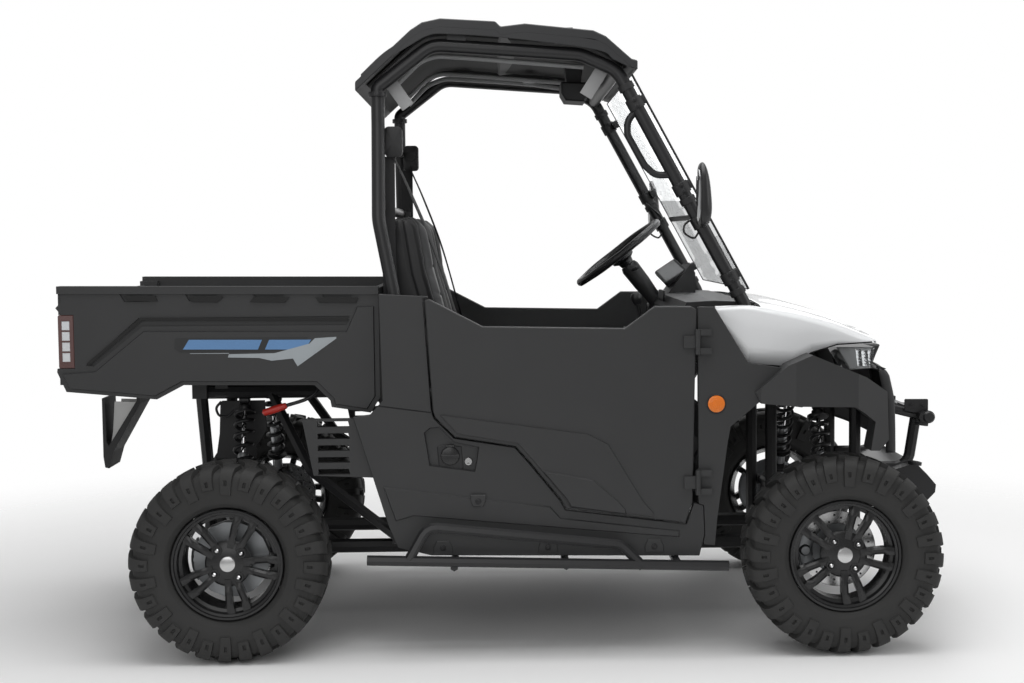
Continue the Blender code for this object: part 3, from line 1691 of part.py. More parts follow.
def build_step_bars():
    for side, hand in SIDES:
        low = side * step_half
        rear = cab_rear_x - step_tail
        front = door_front_x + step_lead
        inner = side * (step_half - step_radius)
        solid = rod((rear, low, step_rear_height), (front, low, step_front_height), step_radius)
        hoop = tube([
            (cab_rear_x + loop_rear_foot, low, step_rear_height),
            (cab_rear_x + loop_rear_crown, inner, loop_rear_height),
            (door_front_x - loop_front_crown, inner, loop_front_height),
            (door_front_x - loop_front_foot, low, step_front_height),
        ], step_radius, step_bend)
        pieces = [hoop]
        for share in step_bracket_shares:
            x = rear + share * (front - rear)
            z = sill_height - bracket_radius - panel_gap
            pieces.append(tube([
                (x, low, z), (x, side * sill_rail_half, z),
                (x, side * sill_rail_half, sill_rail_height - frame_radius - fit),
            ], bracket_radius, sides=6))
        join(solid, *pieces)
        finish(solid, "step_bar_" + hand, BLACK_STEEL)


def build_hitch():
    tube_flat = cross_radius * math.cos(math.pi / cross_sides)
    front = rear_axle_x - frame_tail + rail_radius - tube_flat - fit
    solid = box(
        front - receiver_length, front, -receiver_half, receiver_half,
        frame_rail_height - receiver_half, frame_rail_height + receiver_half,
    )
    ball_x = front - receiver_length - receiver_half
    tongue = box(
        ball_x - receiver_half / 2, front - receiver_length / 2,
        -tongue_half, tongue_half,
        frame_rail_height - tongue_half / 2, frame_rail_height + tongue_half / 3,
    )
    angles = [2 * math.pi * at / ball_sides for at in range(ball_sides)]
    ball = loft([
        [
            Vector((
                ball_x + share * ball_radius * math.cos(angle),
                share * ball_radius * math.sin(angle),
                frame_rail_height + receiver_half + along * ball_radius,
            ))
            for angle in angles
        ]
        for share, along in ball_shares
    ])
    join(solid, tongue, ball)
    return finish(solid, "hitch", BARE_STEEL)


def main():
    clear_scene()
    build_frame()
    build_floor()
    build_battery_box()
    build_seats()
    build_drives()
    build_arms()
    build_shocks()
    build_wheels()
    build_knuckles()
    build_carriers()
    build_side_panels()
    build_doors()
    build_fenders()
    build_hood()
    build_fascia()
    build_headlights()
    build_front_bumper()
    build_bed()
    build_tailgate()
    build_tail_lights()
    build_plate_bracket()
    build_roof()
    build_cage()
    build_windscreen()
    build_dash()
    build_steering()
    build_mirrors()
    build_step_bars()
    build_hitch()


main()
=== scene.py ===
"""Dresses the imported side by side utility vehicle: finishes, wheels, seats, lamps, trim and stage."""

import math

import bmesh
import bpy
import numpy as np
from bpy.props import FloatProperty, FloatVectorProperty, IntProperty, PointerProperty
from mathutils import Matrix, Vector


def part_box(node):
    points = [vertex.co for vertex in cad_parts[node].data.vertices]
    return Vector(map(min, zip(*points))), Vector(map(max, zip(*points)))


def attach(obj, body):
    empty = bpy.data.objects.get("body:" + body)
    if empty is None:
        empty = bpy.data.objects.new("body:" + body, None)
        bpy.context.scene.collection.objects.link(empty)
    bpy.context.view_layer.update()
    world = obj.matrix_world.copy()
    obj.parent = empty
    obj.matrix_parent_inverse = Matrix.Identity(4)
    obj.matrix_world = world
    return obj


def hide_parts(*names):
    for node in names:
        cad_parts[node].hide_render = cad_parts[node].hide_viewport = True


bl_info = {
    "name": "Utility Vehicle Dressing",
    "version": (1, 0, 0),
    "blender": (4, 5, 0),
    "location": "View3D > Sidebar > Vehicle",
    "description": "Adds the finishes, tyres, rims, seats, lamps and trim of a side by side utility vehicle",
    "category": "Object",
}

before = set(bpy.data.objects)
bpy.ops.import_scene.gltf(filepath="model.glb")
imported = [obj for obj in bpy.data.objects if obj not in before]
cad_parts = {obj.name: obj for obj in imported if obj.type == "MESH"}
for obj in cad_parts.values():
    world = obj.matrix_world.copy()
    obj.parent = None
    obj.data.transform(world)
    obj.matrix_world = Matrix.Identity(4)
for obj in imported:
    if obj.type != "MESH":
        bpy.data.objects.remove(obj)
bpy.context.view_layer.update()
SIDES = ((-1, "right"), (1, "left"))
TURN = 2 * math.pi


# Shape tools: every new surface is a grid of points

def link_mesh(name, mesh, look):
    """An object at the origin that holds a mesh in one finish."""
    obj = bpy.data.objects.new(name, mesh)
    bpy.context.scene.collection.objects.link(obj)
    mesh.materials.append(bpy.data.materials[look])
    return obj


def grid_faces(rows, columns, round_rows=False, round_columns=False, start=0):
    """Quads that join each point of a grid to the next row and the next column."""
    r = np.arange(rows if round_rows else rows - 1)
    c = np.arange(columns if round_columns else columns - 1)
    r, c = np.meshgrid(r, c, indexing="ij")
    s, d = (r + 1) % rows, (c + 1) % columns
    quads = np.stack([r * columns + c, r * columns + d, s * columns + d, s * columns + c], -1)
    return quads.reshape(-1, 4) + start


class Pile:
    """Grids gathered into one mesh, so that a group of small parts is one piece."""

    def __init__(self):
        self.points, self.faces, self.count = [], [], 0

    def grid(self, points, round_rows=False, round_columns=False, flip=False):
        """An array of points by rows and columns, joined to their neighbours."""
        points = np.asarray(points, float)
        rows, columns = points.shape[:2]
        faces = grid_faces(rows, columns, round_rows, round_columns, self.count)
        self.faces += (faces[:, ::-1] if flip else faces).tolist()
        self.points.append(points.reshape(-1, 3))
        self.count += rows * columns
        return self

    def tube(self, path, section, up=(0, 0, 1), closed=False):
        """A closed section carried along a path: point = path + a side + b up, a and b from the section."""
        path = np.asarray(path, float)
        section = np.asarray(section, float)
        ahead = np.roll(path, -1, 0) - path
        back = path - np.roll(path, 1, 0)
        if not closed:
            ahead[-1], back[0] = back[-1], ahead[0]
        along = ahead / np.linalg.norm(ahead, axis=1)[:, None] + back / np.linalg.norm(back, axis=1)[:, None]
        along /= np.linalg.norm(along, axis=1)[:, None]
        side = np.cross(along, np.asarray(up, float))
        side /= np.linalg.norm(side, axis=1)[:, None]
        rise = np.cross(side, along)
        if section.ndim == 2:
            section = np.repeat(section[None], len(path), 0)
        grid = path[:, None] + section[..., :1] * side[:, None] + section[..., 1:2] * rise[:, None]
        if closed:
            return self.grid(grid, round_rows=True, round_columns=True, flip=True)
        return self.bar(grid, True)

    def bar(self, rings, flip=False):
        """Rings joined one to the next, with a fan over the first and the last."""
        self.grid(rings, round_columns=True, flip=flip)
        self.cap(rings[0], not flip)
        return self.cap(rings[-1], flip)

    def cap(self, ring, flip):
        """A fan from the middle of a ring."""
        count = len(ring)
        self.points.append(np.vstack([ring, ring.mean(0)[None]]))
        order = [[at, (at + 1) % count, count] for at in range(count)]
        self.faces += [[self.count + i for i in (f[::-1] if flip else f)] for f in order]
        self.count += count + 1
        return self

    def turned(self, profile, centre, axis=(0, 1, 0), steps=48, closed=False, flip=False):
        """A profile of (radius, along) pairs turned about an axis through the centre."""
        profile = np.asarray(profile, float)
        if not closed:
            profile = np.vstack([profile[:1] * [0, 1], profile, profile[-1:] * [0, 1]])
        along = Vector(axis).normalized()
        a = along.orthogonal().normalized()
        b = along.cross(a)
        t = np.arange(steps) * TURN / steps
        spoke = np.cos(t)[:, None] * np.array(a) + np.sin(t)[:, None] * np.array(b)
        grid = (np.asarray(centre, float) + spoke[:, None] * profile[None, :, :1]
                + np.array(along) * profile[None, :, 1:2])
        return self.grid(grid, round_rows=True, round_columns=closed, flip=not flip)

    def make(self, name, look, body="chassis", replaces=(), smooth=True, sharp=32, shell=False):
        """The mesh with its seams and poles welded, riding on a body; a closed one's faces are turned
        outward, and an open sheet keeps the sides that its grid gave it."""
        made = bmesh.new()
        verts = [made.verts.new(point) for point in np.vstack(self.points).tolist()]
        for face in self.faces:
            made.faces.new([verts[at] for at in face])
        bmesh.ops.remove_doubles(made, verts=made.verts, dist=2e-6)
        bmesh.ops.dissolve_degenerate(made, edges=made.edges, dist=1e-7)
        if not shell:
            bmesh.ops.recalc_face_normals(made, faces=made.faces)
        mesh = bpy.data.meshes.new(name)
        made.to_mesh(mesh)
        made.free()
        if smooth:
            mesh.shade_smooth()
            mesh.set_sharp_from_angle(angle=math.radians(sharp))
        return settle(link_mesh(name, mesh, look), body, replaces)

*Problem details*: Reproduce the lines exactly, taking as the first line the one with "build_tailgate()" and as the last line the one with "for node in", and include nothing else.

*Written answer*:
    build_tailgate()
    build_tail_lights()
    build_plate_bracket()
    build_roof()
    build_cage()
    build_windscreen()
    build_dash()
    build_steering()
    build_mirrors()
    build_step_bars()
    build_hitch()


main()
=== scene.py ===
"""Dresses the imported side by side utility vehicle: finishes, wheels, seats, lamps, trim and stage."""

import math

import bmesh
import bpy
import numpy as np
from bpy.props import FloatProperty, FloatVectorProperty, IntProperty, PointerProperty
from mathutils import Matrix, Vector


def part_box(node):
    points = [vertex.co for vertex in cad_parts[node].data.vertices]
    return Vector(map(min, zip(*points))), Vector(map(max, zip(*points)))


def attach(obj, body):
    empty = bpy.data.objects.get("body:" + body)
    if empty is None:
        empty = bpy.data.objects.new("body:" + body, None)
        bpy.context.scene.collection.objects.link(empty)
    bpy.context.view_layer.update()
    world = obj.matrix_world.copy()
    obj.parent = empty
    obj.matrix_parent_inverse = Matrix.Identity(4)
    obj.matrix_world = world
    return obj


def hide_parts(*names):
    for node in names:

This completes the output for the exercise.